◆ DIRECTIVE ◆
Reproduce, without any change, the span of lines from the opening of the records below to the line containing "# A lean is", inclusive.

◆ STORED DATA ◆
━━━━━━━━━━━━━━━━

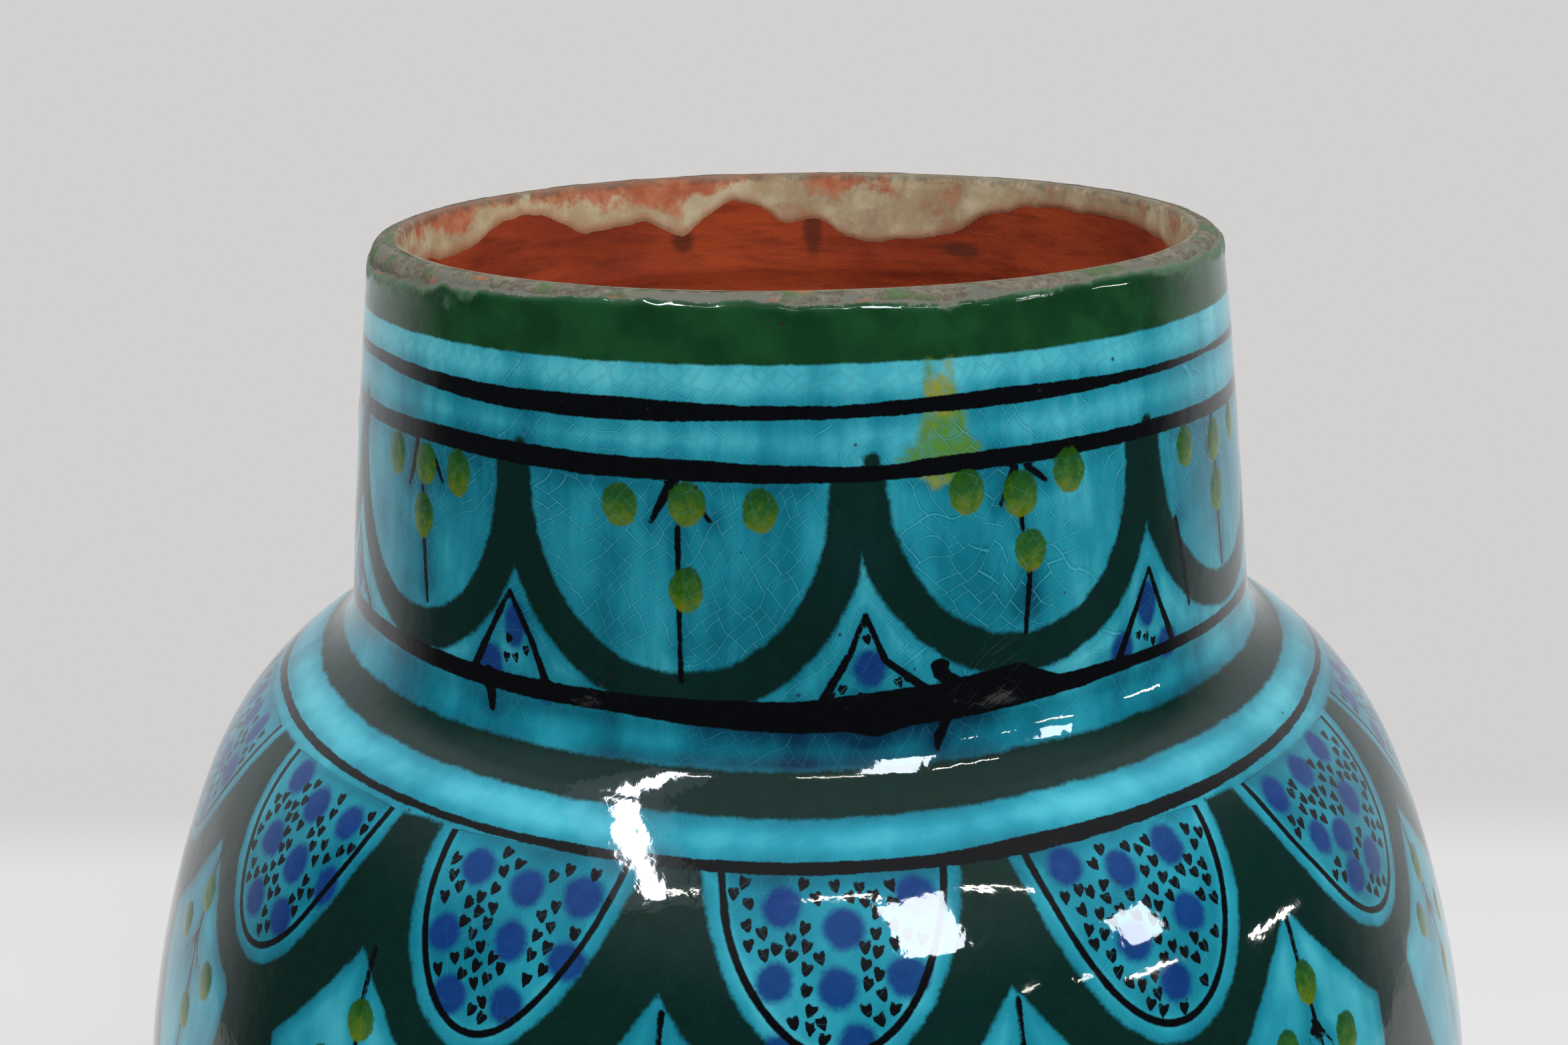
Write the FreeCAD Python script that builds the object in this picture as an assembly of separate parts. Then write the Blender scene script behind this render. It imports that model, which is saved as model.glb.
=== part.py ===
import FreeCAD, Part

import os
from collections import namedtuple
from math import acos, atan2, copysign, cos, degrees, radians, sin, sqrt, tan

# Large glazed earthenware jar: thrown in sections that are luted together, then
# slipped and glazed. Millimetres, +Z up, axis on Z, foot standing on z = 0.
# A lean is the angle of the wall from upright, positive where it opens downwards.

# Whole jar
HEIGHT = 330.0
WALL_T = 7.0
GLAZE_T = 0.5
SLIP_T = 0.3

# Mouth and lip
MOUTH_R = 70.5
LIP_T = 5.2
LIP_R = 3.0
INNER_EDGE_R = 1.2
WORN_DROP = 1.3
RIM_BAND_H = 9.6

# Neck
NECK_H = 59.4
NECK_TOP_LEAN = 7.7
NECK_BASE_LEAN = 5.2
NECK_ROOT_R = 12.5

# Shoulder and belly
SHOULDER_LEAN = 61.0
SHOULDER_SHARE = 0.44
BELLY_R = 119.0
BELLY_Z = 167.0

# Lower body
HEEL_R = 70.0
HEEL_LEAN = -28.0
LOWER_SHARE = 1.0
GLAZE_FOOT_Z = 24.0

# Floor and foot ring
FLOOR_T = 10.0
FLOOR_CORNER_R = 14.0
FOOT_RING_H = 9.0
FOOT_RING_W = 9.0
FOOT_STEP = 1.0
FOOT_SPLAY = 3.0
FOOT_EDGE_R = 1.5

# Cutting tools run past the clay by this much
OVERRUN = 5.0

# Worked out from the sizes above: the mouth's clear radius and the top of the floor
BORE_R = MOUTH_R - LIP_T
FLOOR_Z = FOOT_RING_H + FLOOR_T

AXIS = FreeCAD.Vector(0, 0, 1)
FOOT = FreeCAD.Vector(0, 0, 0)
# Leans of a face that looks up, down, and in towards the axis
UP = radians(90)
DOWN = radians(-90)
INWARD = radians(180)

# A bend is one arc of the wall's outline, in the plane of radius and height. Its
# radius is negative where the wall is hollow from outside.
Bend = namedtuple("Bend", "r z radius lean_top lean_low")

# The bends of the whole outline, from the rim down
Outline = namedtuple("Outline", "lip neck root shoulder belly middle heel")


def spot(r, z):
    """A point of the outline, at radius r and height z."""
    return FreeCAD.Vector(r, 0, z)


def on_bend(bend, lean, out=0.0):
    """The point of a bend where the wall has this lean, moved out from the clay's face."""
    reach = bend.radius + out
    return spot(bend.r + reach * cos(lean), bend.z + reach * sin(lean))


def bend_from(start, radius, lean_top, lean_low):
    """The bend that starts at a point and turns from one lean to another."""
    return Bend(start.x - radius * cos(lean_top), start.z - radius * sin(lean_top),
                radius, lean_top, lean_low)


def two_bends(start, lean_top, end, lean_low, share):
    """Two bends that join start to end smoothly. Their tangent lengths have the ratio share."""
    span_r = end.x - start.x
    span_z = end.z - start.z
    along_top = span_r * sin(lean_top) - span_z * cos(lean_top)
    along_low = span_r * sin(lean_low) - span_z * cos(lean_low)
    toward = share * along_top + along_low
    spread = 2 * share * (1 - cos(lean_top - lean_low))
    span_2 = span_r * span_r + span_z * span_z
    tangent_low = (sqrt(toward * toward + spread * span_2) - toward) / spread
    tangent_top = share * tangent_low
    lean_mid = atan2(span_r - tangent_top * sin(lean_top) - tangent_low * sin(lean_low),
                     tangent_top * -cos(lean_top) + tangent_low * -cos(lean_low) - span_z)
    upper_radius = tangent_top / tan((lean_top - lean_mid) / 2)
    lower_radius = tangent_low / tan((lean_mid - lean_low) / 2)
    upper = bend_from(start, upper_radius, lean_top, lean_mid)
    lower = bend_from(on_bend(upper, lean_mid), lower_radius, lean_mid, lean_low)
    return [upper, lower]


def clay_outline():
    """The bends of the clay's outer face, from the lip down to the heel."""
    neck_top = radians(NECK_TOP_LEAN)
    neck_base = radians(NECK_BASE_LEAN)
    slope = radians(SHOULDER_LEAN)
    heel = radians(HEEL_LEAN)
    lip = Bend(MOUTH_R - LIP_R, HEIGHT - LIP_R, LIP_R, UP, neck_top)
    lip_end = on_bend(lip, neck_top)
    neck_drop = lip_end.z - (HEIGHT - NECK_H)
    neck_radius = neck_drop / (sin(neck_top) - sin(neck_base))
    neck = bend_from(lip_end, neck_radius, neck_top, neck_base)
    root = bend_from(on_bend(neck, neck_base), -NECK_ROOT_R, neck_base, slope)
    belly = spot(BELLY_R, BELLY_Z)
    upper = two_bends(on_bend(root, slope), slope, belly, 0, SHOULDER_SHARE)
    lower = two_bends(belly, 0, spot(HEEL_R, FOOT_RING_H), heel, LOWER_SHARE)
    return Outline(lip, neck, root, *upper, *lower)


def bend_edge(bend, out):
    """A bend as an edge, moved out from the clay's face."""
    mid = (bend.lean_top + bend.lean_low) / 2
    return Part.Arc(on_bend(bend, bend.lean_top, out), on_bend(bend, mid, out),
                    on_bend(bend, bend.lean_low, out)).toShape()


def turned(edges):
    """The solid that a closed outline sweeps when the wheel turns once."""
    return Part.Face(Part.Wire(edges)).revolve(FOOT, AXIS, 360)


def closed_to_axis(edges):
    """Close a run of edges with straight lines to the axis and along it."""
    top = edges[0].firstVertex(True).Point
    low = edges[-1].lastVertex(True).Point
    axis_top = spot(0, top.z)
    axis_low = spot(0, low.z)
    lines = [(low, axis_low), (axis_low, axis_top), (axis_top, top)]
    return edges + [Part.makeLine(a, b) for a, b in lines]


def foot_of(bend):
    """The height at which a bend of the outer face ends. The clay courses are luted there."""
    return on_bend(bend, bend.lean_low).z


def slab(z_low, z_high):
    """A wide flat disc that cuts out the stretch between two heights."""
    wide = BELLY_R + MOUTH_R
    return Part.makeCylinder(wide, z_high - z_low, spot(0, z_low))


def stretch(shape, z_low, z_high):
    """The part of a shape between two heights."""
    return shape.common(slab(z_low, z_high))


def bore_lean(neck):
    """The lean of the neck's inner face where the upright bore of the mouth meets it."""
    return acos((BORE_R + SLIP_T - neck.r) / (neck.radius - WALL_T))


def floor_corner(heel):
    """The round corner that touches the floor and the inner face of the lowest bend."""
    z = FLOOR_Z + FLOOR_CORNER_R
    reach = heel.radius - WALL_T - FLOOR_CORNER_R
    rise = z - heel.z
    across = copysign(sqrt(reach * reach - rise * rise), reach)
    lean = atan2(rise / reach, across / reach)
    return Bend(heel.r + across, z, FLOOR_CORNER_R, lean, DOWN)


def hollow(outline):
    """The inside of the jar: rounded edge, upright bore, neck, body and flat floor."""
    neck = outline.neck
    lean = bore_lean(neck)
    corner = floor_corner(outline.heel)
    edge_top = spot(BORE_R + SLIP_T + INNER_EDGE_R, HEIGHT)
    edge = Bend(edge_top.x, HEIGHT - INNER_EDGE_R, INNER_EDGE_R, UP, INWARD)
    inside = outline._replace(neck=neck._replace(lean_top=lean),
                              heel=outline.heel._replace(lean_low=corner.lean_top))
    mouth = [Part.makeLine(spot(edge_top.x, HEIGHT + OVERRUN), edge_top),
             bend_edge(edge, 0),
             Part.makeLine(on_bend(edge, INWARD), on_bend(neck, lean, -WALL_T))]
    inner_face = [bend_edge(bend, -WALL_T) for bend in inside[1:]]
    return turned(closed_to_axis(mouth + inner_face + [bend_edge(corner, 0)]))


def foot_ring():
    """The turned ring under the floor. It steps in under the heel and splays to the ground."""
    top_r = HEEL_R - FOOT_STEP
    ground_r = top_r + FOOT_SPLAY
    inner_r = top_r - FOOT_RING_W
    corners = [spot(inner_r, 0), spot(ground_r, 0), spot(top_r, FOOT_RING_H), spot(inner_r, FOOT_RING_H)]
    outline = Part.makePolygon(corners + corners[:1])
    ring = turned(outline.Edges)
    low_rims = [edge for edge in ring.Edges if edge.BoundBox.ZMax < FOOT_EDGE_R and edge.Closed]
    return ring.makeFillet(FOOT_EDGE_R, low_rims)


def slip_lining(neck):
    """The thin pale slip on the upright wall of the mouth, below its rounded edge."""
    start = spot(0, on_bend(neck, bore_lean(neck), -WALL_T).z)
    drop = HEIGHT - INNER_EDGE_R - start.z
    return Part.makeCylinder(BORE_R + SLIP_T, drop, start).cut(Part.makeCylinder(BORE_R, drop, start))


def jar_pieces():
    """Every piece of the jar, by name, from the foot up."""
    outline = clay_outline()
    neck_seam = foot_of(outline.neck)
    shoulder_seam = foot_of(outline.shoulder)
    belly_seam = foot_of(outline.belly)
    lower_seam = foot_of(outline.middle)
    clay_block = turned(closed_to_axis([bend_edge(bend, 0) for bend in outline]))
    glazed_block = turned(closed_to_axis([bend_edge(bend, GLAZE_T) for bend in outline]))
    clay = clay_block.cut(hollow(outline))
    glaze = glazed_block.cut(clay_block)
    z_band = HEIGHT - RIM_BAND_H
    return {
        "foot_ring": foot_ring(),
        "floor_disc": stretch(clay, FOOT_RING_H, FLOOR_Z),
        "lower_course": stretch(clay, FLOOR_Z, lower_seam),
        "middle_course": stretch(clay, lower_seam, belly_seam),
        "belly_course": stretch(clay, belly_seam, shoulder_seam),
        "shoulder_course": stretch(clay, shoulder_seam, neck_seam),
        "neck_wall": stretch(clay, neck_seam, HEIGHT),
        "turquoise_glaze": stretch(glaze, GLAZE_FOOT_Z, z_band),
        "green_rim_glaze": stretch(glaze, z_band, HEIGHT - WORN_DROP),
        "mouth_slip": slip_lining(outline.neck),
    }


def report_outline(outline):
    """Print the leans, radii and ends of the bends, to compare with the photograph."""
    for place, bend in outline._asdict().items():
        end = on_bend(bend, bend.lean_low)
        print(f"{place:9s} radius {bend.radius:8.1f}  lean {degrees(bend.lean_top):6.1f} to "
              f"{degrees(bend.lean_low):6.1f}  ends at r {end.x:6.1f} z {end.z:6.1f}")
    bore_foot = on_bend(outline.neck, bore_lean(outline.neck), -WALL_T)
    print(f"upright bore from z {bore_foot.z:.2f} to {HEIGHT - INNER_EDGE_R:.2f}")


os.makedirs("parts", exist_ok=True)
report_outline(clay_outline())
for name, shape in jar_pieces().items():
    solids = shape.Solids
    piece = solids[0] if len(solids) == 1 else Part.makeCompound(solids)
    piece.exportStep(os.path.join("parts", name + ".step"))
    box = piece.optimalBoundingBox()
    print(f"{name:16s} solids {len(solids)}  valid {piece.isValid()}  volume {piece.Volume / 1000:8.1f} cm3"
          f"  r {box.XMax:6.1f}  z {box.ZMin:6.1f} to {box.ZMax:6.1f}")
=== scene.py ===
# %% [markdown]
# # A glazed jar, painted with arches and scales
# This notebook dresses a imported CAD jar. The clay and its coats keep their CAD places, and
# each gets a finer surface here, with the marks of the wheel, the uneven edge of the glaze
# and the brush. Lengths are in millimetres and angles in degrees, because a potter thinks in
# those. They become metres only when a mesh is made.

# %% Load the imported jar
import math

import bpy
import numpy as np
from mathutils import Matrix


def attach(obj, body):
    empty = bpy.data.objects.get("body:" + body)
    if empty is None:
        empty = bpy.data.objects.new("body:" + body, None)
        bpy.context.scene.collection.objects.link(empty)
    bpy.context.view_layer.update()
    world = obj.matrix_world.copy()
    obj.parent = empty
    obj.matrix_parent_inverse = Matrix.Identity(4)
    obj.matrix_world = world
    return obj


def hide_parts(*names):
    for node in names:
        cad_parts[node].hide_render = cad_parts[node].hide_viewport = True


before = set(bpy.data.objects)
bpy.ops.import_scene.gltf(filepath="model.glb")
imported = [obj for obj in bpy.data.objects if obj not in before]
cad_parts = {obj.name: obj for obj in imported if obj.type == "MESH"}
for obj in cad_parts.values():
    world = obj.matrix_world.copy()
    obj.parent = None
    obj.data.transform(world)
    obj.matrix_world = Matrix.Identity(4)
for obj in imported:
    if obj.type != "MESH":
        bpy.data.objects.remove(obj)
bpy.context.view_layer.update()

MM = 0.001
print("clay and coats:", sorted(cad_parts))

# %% [markdown]
# ## The outline of the wall
# A thrown jar is one smooth line turned round an axis. The CAD draws it with seven arcs that
# touch without a corner, so it is enough to know each arc's centre, its radius and the lean
# of the wall at both ends (0 is upright, positive opens downwards). A negative radius is the
# hollow where the neck meets the shoulder. The CAD mesh has the same line, but its facets
# would show in a glossy glaze.

# %% Seven bends, from the lip to the heel
GLAZE_T = 0.5
WALL_T = 7.0
LIP_EDGE = -2.1
# centre's radius and height, radius of the bend, lean at its top and at its foot in radians
BENDS = np.array([
    (67.5000, 327.0000, 3.0000, 1.570796, 0.134390),
    (-1227.9147, 151.8531, 1310.2015, 0.134390, 0.090757),
    (89.3431, 271.7329, -12.5000, 0.090757, 1.064651),
    (59.8549, 218.5349, 48.3242, 1.064651, 0.413931),
    (-57.4529, 167.0000, 176.4529, 0.413931, 0.000000),
    (-115.0931, 167.0000, 234.0931, 0.000000, -0.355420),
    (-486.2729, 304.7756, 630.0181, -0.355420, -0.488692),
])
bend_lengths = np.abs((BENDS[:, 2] + GLAZE_T) * (BENDS[:, 3] - BENDS[:, 4]))
bend_starts = LIP_EDGE + np.concatenate([[0.0], np.cumsum(bend_lengths)])
NECK_SEAM = bend_starts[2]


def wall_at(down, out=0.0):
    """Radius and height of the wall at a length `down` its glazed face.

    The lean turns evenly along each bend. The point is the bend's centre plus (radius + out)
    times the cosine and sine of the lean, so `out` moves it straight out of the clay's face."""
    bend = np.clip(np.searchsorted(bend_starts, down, side="right") - 1, 0, len(BENDS) - 1)
    centre_r, centre_z, radius, top, _ = np.moveaxis(BENDS[bend], -1, 0)
    lean = top - (down - bend_starts[bend]) / (radius + GLAZE_T)
    return centre_r + (radius + out) * np.cos(lean), centre_z + (radius + out) * np.sin(lean)


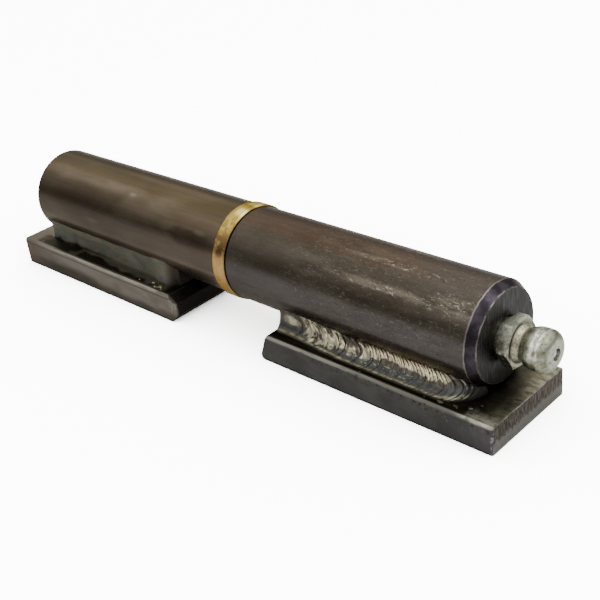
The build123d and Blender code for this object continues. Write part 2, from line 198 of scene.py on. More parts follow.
# ---- Finishes ----
class Finish:
    """A finish made of nodes. Its patterns lie in bench millimetres."""

    def __init__(self, name, edge_tint=(0.76, 0.73, 0.68)):
        self.material = bpy.data.materials.new(name)
        self.material.use_nodes = True
        self.nodes = self.material.node_tree.nodes
        self.links = self.material.node_tree.links
        self.shader = self.nodes["Principled BSDF"]
        self.shader.inputs["Specular Tint"].default_value = (*edge_tint, 1)
        place = self.nodes.new("ShaderNodeTexCoord").outputs["Object"]
        to_bench = self.nodes.new("ShaderNodeVectorMath")
        to_bench.operation = "MULTIPLY_ADD"
        self.links.new(place, to_bench.inputs[0])
        to_bench.inputs[1].default_value = (1 / MM,) * 3
        to_bench.inputs[2].default_value = -pin_centre / MM
        self.place = to_bench.outputs[0]
        split = self.nodes.new("ShaderNodeSeparateXYZ")
        self.links.new(self.place, split.inputs[0])
        self.x, self.y, self.z = split.outputs

    def put(self, socket, value):
        if isinstance(value, bpy.types.NodeSocket):
            self.links.new(value, socket)
        elif isinstance(value, tuple) and len(value) == 3 and socket.type == "RGBA":
            socket.default_value = (*value, 1)
        else:
            socket.default_value = value

    def math(self, operation, *values):
        node = self.nodes.new("ShaderNodeMath")
        node.operation = operation
        for socket, value in zip(node.inputs, values):
            self.put(socket, value)
        return node.outputs[0]

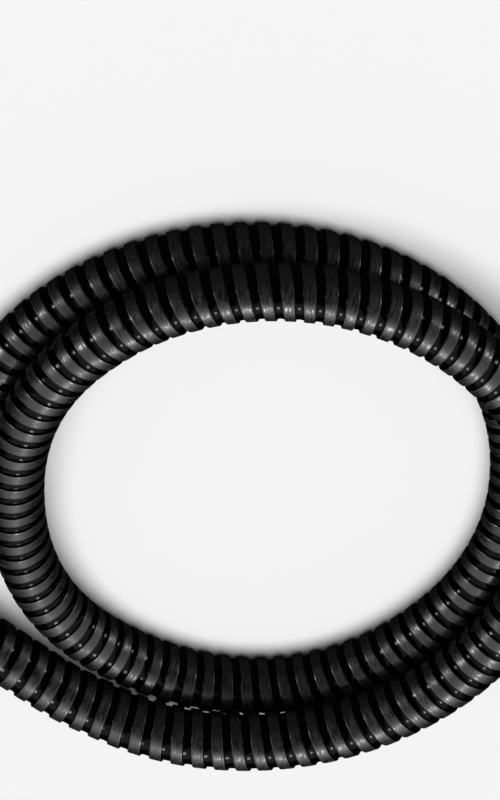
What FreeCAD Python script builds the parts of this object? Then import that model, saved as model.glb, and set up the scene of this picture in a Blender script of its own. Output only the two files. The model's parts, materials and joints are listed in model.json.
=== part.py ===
# Pool vacuum hose: one ribbed hose in two loose turns, the upper one resting on the lower one, with
# a plain cuff glued on its lower end and a swivel cuff on its outer end.
# Millimetres. +Z is up, the floor is z = 0 and the origin is under the middle of the whole part.
import FreeCAD, Part
import math
import os

# Hose section and ribs
hose_radius = 24.0
bore_radius = 18.6
groove_depth = 3.0
rib_pitch = 16.7
crest_length = 10.6
flank_length = 1.2
floor_flat = 0.5
floor_rib = 30

# Coil seen from above: its radius at each eighth of a turn, clockwise from the +X side
eighth_turn = 45.0
coil_radii = [249, 241, 236, 225, 207, 204, 215, 212,
              200, 222, 235, 237, 236, 231, 237, 262, 289]
start_angle = 20.0
end_angle = 674.0
angle_step = 0.5

# Heights: where the hose climbs a layer, settles on the turn below and slips off it to the floor
rest_gap = 1.2
climb_from = 300.0
climb_to = 415.0
settle_from = 395.0
settle_to = 435.0
lean_limit = 42.0
cuff_slope_to = 45.0
tail_from = 650.0
tail_height = 43.6
tail_slope = -0.11

# Both ends run straight, the last of it in a glued socket
lower_free_run = 24.0
outer_free_run = 70.0
socket_depth = 36.0
glue_gap = 0.15

# Cuffs
cuff_bore = 19.1
socket_wall = 2.85
grip_height = 1.0
grip_width = 2.6
grip_count = 20
grip_inset = 4.0
edge_chamfer = 1.0
nose_wall = 5.4
nose_length = 42.0
nose_taper = 6.0

# Swivel: the collar's flange turns inside the swivel cuff, between a retainer and a slip washer
collar_front = 3.0
neck_radius = 21.6
neck_length = 6.2
flange_radius = 25.2
flange_thickness = 3.0
spigot_length = 11.0
turn_gap = 0.3
end_play = 0.2
housing_wall = 4.5
housing_gap = 1.2
retainer_thickness = 2.0
retainer_bite = 1.4
retainer_gap = 0.3
groove_play = 0.1
washer_thickness = 1.0
seal_section = 0.8
seal_groove_depth = 1.5
seal_groove_width = 2.2
seal_distance = 4.4
seal_gap = 0.05

up = FreeCAD.Vector(0, 0, 1)


def smooth(value):
    t = min(max(value, 0.0), 1.0)
    return t * t * t * (10 - 15 * t + 6 * t * t)


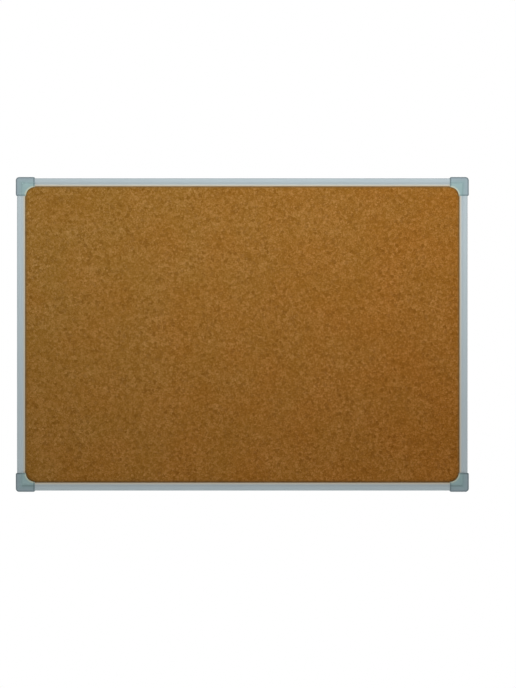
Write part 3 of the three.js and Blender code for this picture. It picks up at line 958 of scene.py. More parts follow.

━━━━━━━━━━━━━━━━

◆ SOLUTION FOR THIS PROBLEM ◆
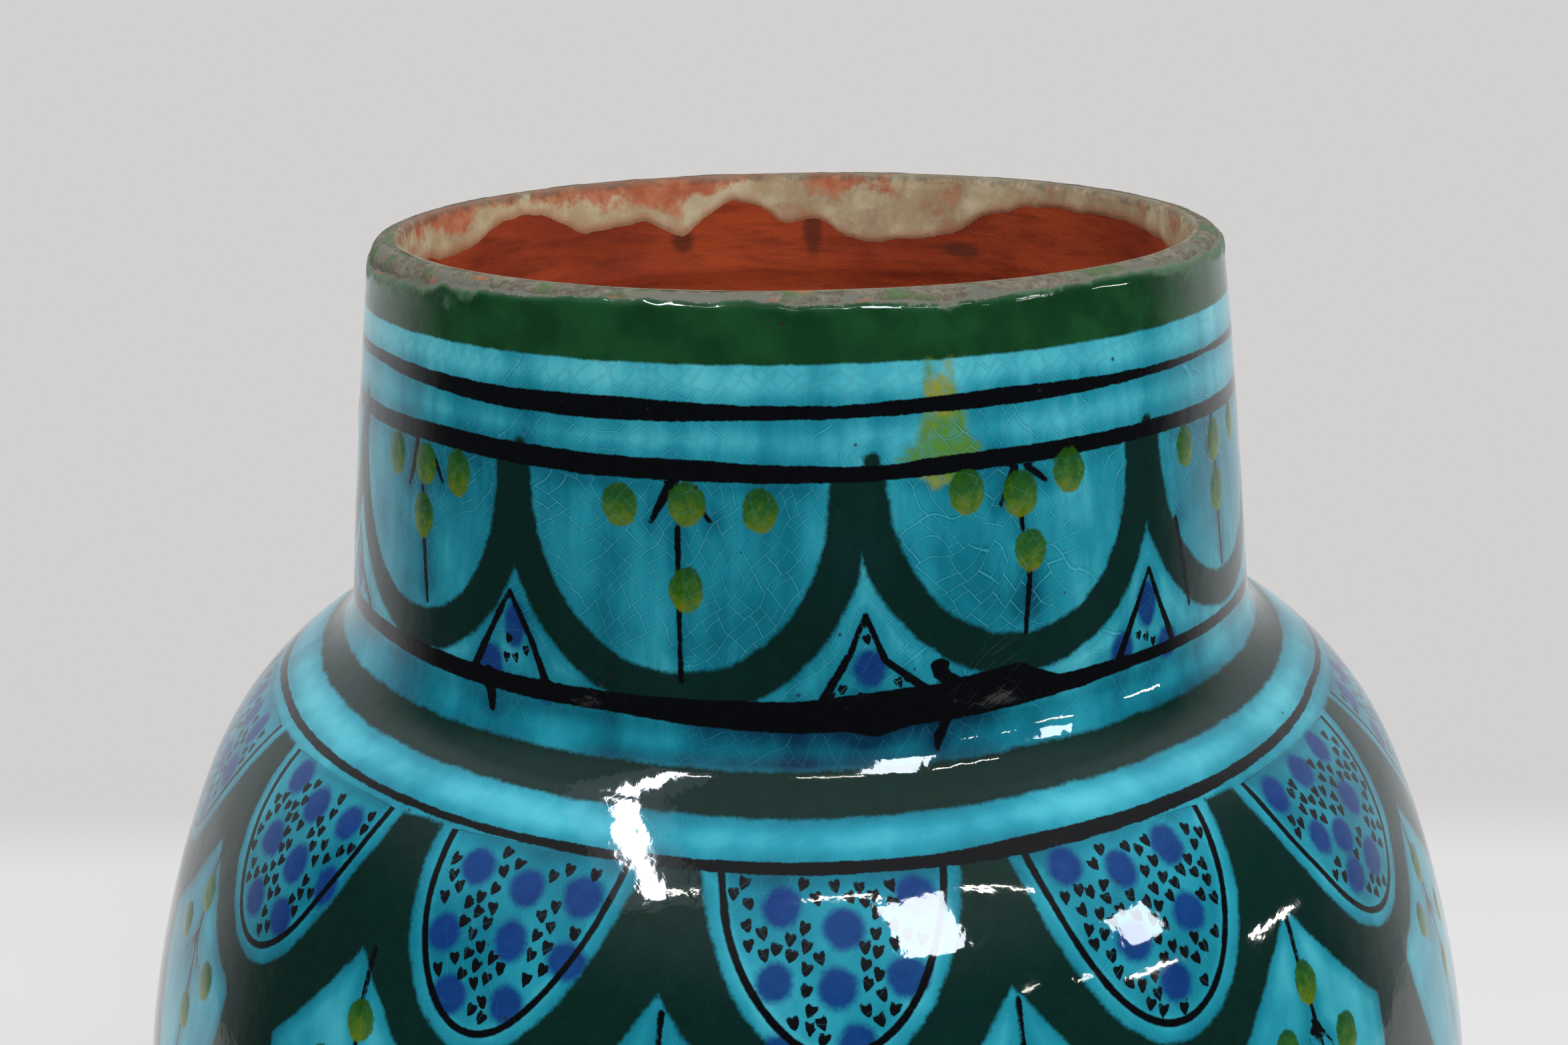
Write the FreeCAD Python script that builds the object in this picture as an assembly of separate parts. Then write the Blender scene script behind this render. It imports that model, which is saved as model.glb.
=== part.py ===
import FreeCAD, Part

import os
from collections import namedtuple
from math import acos, atan2, copysign, cos, degrees, radians, sin, sqrt, tan

# Large glazed earthenware jar: thrown in sections that are luted together, then
# slipped and glazed. Millimetres, +Z up, axis on Z, foot standing on z = 0.
# A lean is the angle of the wall from upright, positive where it opens downwards.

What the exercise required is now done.